== DATA ENTRIES

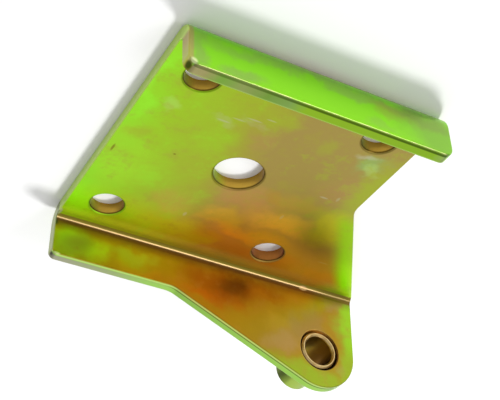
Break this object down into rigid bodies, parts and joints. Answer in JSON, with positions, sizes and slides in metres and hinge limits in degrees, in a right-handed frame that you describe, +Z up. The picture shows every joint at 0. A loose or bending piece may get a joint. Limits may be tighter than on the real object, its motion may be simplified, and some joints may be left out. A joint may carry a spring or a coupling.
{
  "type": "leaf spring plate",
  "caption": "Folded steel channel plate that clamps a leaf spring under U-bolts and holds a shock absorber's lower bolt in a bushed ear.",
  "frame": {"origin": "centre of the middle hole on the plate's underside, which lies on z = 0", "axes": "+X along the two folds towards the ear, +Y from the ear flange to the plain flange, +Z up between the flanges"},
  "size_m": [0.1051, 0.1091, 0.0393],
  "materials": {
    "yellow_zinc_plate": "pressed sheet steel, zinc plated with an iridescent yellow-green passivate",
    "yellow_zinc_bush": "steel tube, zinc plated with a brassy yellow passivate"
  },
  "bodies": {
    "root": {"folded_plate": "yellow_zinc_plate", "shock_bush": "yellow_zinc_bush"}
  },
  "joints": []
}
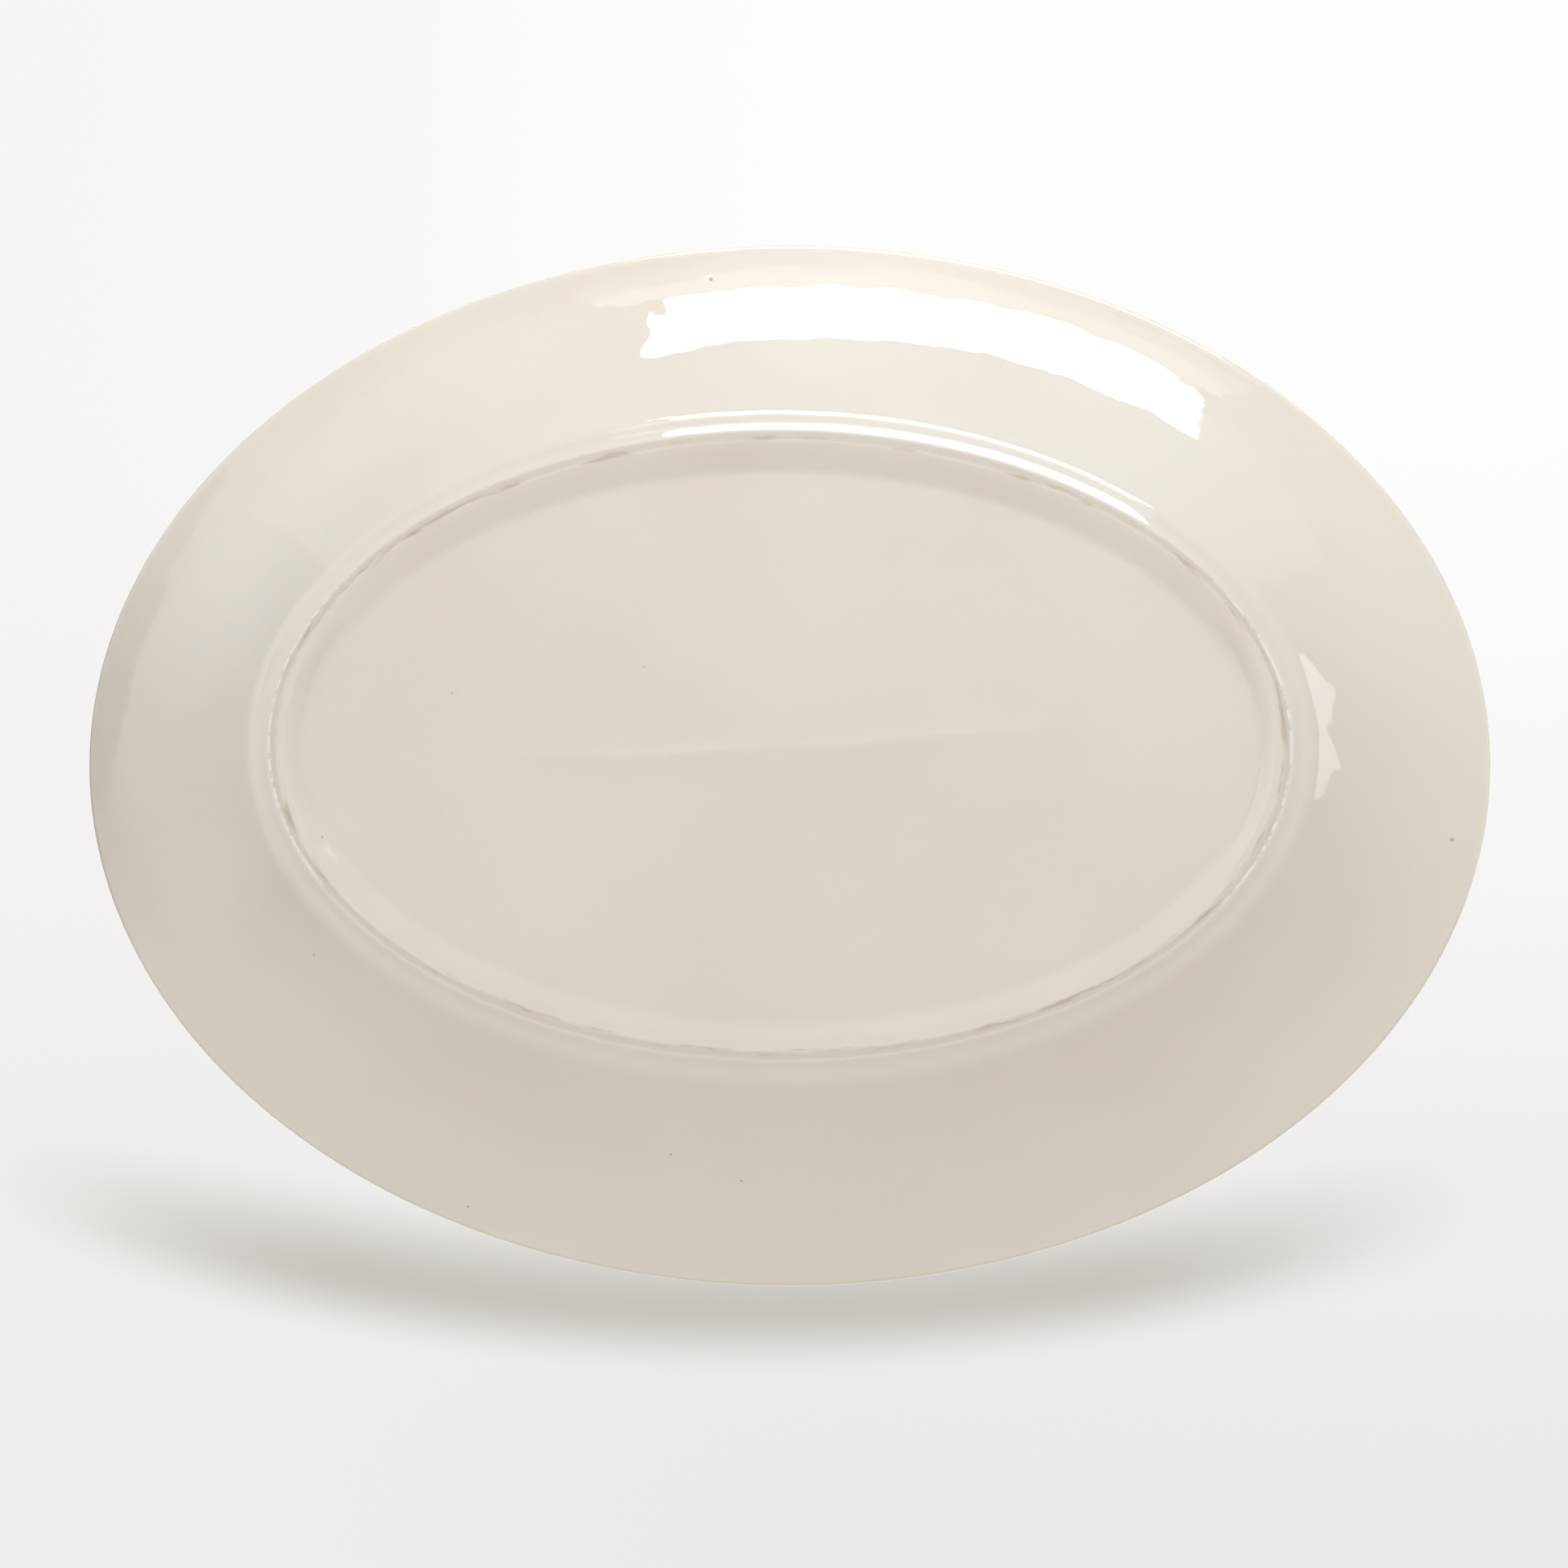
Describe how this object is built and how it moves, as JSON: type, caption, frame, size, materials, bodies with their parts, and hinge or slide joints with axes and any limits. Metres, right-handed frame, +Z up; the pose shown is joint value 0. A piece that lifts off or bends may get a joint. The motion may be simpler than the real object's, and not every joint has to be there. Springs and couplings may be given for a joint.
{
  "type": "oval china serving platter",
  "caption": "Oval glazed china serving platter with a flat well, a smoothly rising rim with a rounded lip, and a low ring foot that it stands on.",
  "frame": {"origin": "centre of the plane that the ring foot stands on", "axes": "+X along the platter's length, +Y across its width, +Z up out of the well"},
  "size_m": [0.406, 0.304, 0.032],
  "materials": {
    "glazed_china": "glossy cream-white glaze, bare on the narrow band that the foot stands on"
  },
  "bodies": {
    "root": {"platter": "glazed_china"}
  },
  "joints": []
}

====

Where a line contains the string "joints", extract that line.

Break this object down into rigid bodies, parts and joints. Answer in JSON, with positions, sizes and slides in metres and hinge limits in degrees, in a right-handed frame that you describe, +Z up. The picture shows every joint at 0. A loose or bending piece may get a joint. Limits may be tighter than on the real object, its motion may be simplified, and some joints may be left out. A joint may carry a spring or a coupling.
  "joints": []
Describe how this object is built and how it moves, as JSON: type, caption, frame, size, materials, bodies with their parts, and hinge or slide joints with axes and any limits. Metres, right-handed frame, +Z up; the pose shown is joint value 0. A piece that lifts off or bends may get a joint. The motion may be simpler than the real object's, and not every joint has to be there. Springs and couplings may be given for a joint.
  "joints": []